• **Short exercise**
Identify each line containing the word "model" and copy it.

— Begin Data —

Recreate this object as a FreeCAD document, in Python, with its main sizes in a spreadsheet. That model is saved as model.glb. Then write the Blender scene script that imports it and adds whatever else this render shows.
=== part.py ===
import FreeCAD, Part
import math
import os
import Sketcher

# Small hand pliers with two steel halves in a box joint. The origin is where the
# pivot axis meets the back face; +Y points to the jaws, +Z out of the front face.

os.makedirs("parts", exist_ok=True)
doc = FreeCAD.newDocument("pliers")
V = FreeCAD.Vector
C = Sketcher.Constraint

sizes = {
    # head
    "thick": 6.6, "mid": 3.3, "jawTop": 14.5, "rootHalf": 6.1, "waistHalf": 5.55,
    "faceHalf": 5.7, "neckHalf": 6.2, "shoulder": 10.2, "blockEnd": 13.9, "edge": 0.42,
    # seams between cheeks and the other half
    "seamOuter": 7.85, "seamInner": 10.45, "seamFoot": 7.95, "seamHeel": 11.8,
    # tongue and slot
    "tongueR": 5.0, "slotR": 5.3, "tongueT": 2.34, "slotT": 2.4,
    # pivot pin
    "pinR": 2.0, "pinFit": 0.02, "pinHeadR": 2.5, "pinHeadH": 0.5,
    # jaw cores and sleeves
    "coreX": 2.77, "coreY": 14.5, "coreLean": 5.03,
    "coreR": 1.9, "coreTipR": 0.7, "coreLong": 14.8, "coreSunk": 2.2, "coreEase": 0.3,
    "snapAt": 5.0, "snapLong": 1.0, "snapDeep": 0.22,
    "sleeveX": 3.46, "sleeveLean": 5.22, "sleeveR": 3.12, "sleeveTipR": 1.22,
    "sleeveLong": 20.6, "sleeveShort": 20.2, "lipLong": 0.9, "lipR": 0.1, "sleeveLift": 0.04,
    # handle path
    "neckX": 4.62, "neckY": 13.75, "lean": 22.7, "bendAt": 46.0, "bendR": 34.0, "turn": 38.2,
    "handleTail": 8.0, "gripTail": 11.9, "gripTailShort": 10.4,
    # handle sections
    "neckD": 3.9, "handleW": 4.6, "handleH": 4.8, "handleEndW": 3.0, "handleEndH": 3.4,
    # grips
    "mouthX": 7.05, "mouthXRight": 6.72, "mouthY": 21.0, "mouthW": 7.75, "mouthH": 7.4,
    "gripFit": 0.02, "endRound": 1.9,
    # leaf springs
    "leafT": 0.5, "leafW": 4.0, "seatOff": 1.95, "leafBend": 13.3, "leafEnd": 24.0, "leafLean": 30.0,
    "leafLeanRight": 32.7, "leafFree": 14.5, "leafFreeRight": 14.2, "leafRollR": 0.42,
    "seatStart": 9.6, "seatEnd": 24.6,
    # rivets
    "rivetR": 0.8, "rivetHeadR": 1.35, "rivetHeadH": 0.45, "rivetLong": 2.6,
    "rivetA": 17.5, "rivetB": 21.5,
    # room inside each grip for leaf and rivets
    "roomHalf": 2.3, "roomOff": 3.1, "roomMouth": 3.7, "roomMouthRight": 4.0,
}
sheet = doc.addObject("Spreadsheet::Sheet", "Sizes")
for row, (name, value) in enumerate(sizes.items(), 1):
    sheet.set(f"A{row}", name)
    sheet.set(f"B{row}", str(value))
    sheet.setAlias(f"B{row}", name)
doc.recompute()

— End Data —
— Begin Data —

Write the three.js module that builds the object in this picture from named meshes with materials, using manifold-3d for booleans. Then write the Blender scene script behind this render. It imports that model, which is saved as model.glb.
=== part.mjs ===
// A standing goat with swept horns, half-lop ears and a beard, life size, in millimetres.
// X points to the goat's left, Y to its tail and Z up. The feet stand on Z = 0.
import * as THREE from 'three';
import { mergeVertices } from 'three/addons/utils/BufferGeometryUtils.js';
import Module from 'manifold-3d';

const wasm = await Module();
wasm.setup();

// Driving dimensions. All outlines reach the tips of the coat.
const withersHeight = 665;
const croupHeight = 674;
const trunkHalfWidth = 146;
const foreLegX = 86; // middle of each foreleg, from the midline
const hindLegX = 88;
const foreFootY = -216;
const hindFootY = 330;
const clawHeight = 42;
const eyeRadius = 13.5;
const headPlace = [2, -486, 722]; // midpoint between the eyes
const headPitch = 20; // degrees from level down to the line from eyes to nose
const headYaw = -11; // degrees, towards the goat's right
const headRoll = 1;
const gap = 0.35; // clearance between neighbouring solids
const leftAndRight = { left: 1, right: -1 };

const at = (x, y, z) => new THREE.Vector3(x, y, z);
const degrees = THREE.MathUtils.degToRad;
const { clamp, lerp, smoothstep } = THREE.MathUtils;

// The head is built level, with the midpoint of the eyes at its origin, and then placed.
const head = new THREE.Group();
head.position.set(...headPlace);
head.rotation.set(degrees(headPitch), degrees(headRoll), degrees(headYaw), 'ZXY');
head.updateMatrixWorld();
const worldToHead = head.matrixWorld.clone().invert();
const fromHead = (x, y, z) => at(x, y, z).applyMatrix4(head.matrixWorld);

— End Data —

• **Solution to this exercise**
Recreate this object as a FreeCAD document, in Python, with its main sizes in a spreadsheet. That model is saved as model.glb. Then write the Blender scene script that imports it and adds whatever else this render shows.
Write the three.js module that builds the object in this picture from named meshes with materials, using manifold-3d for booleans. Then write the Blender scene script behind this render. It imports that model, which is saved as model.glb.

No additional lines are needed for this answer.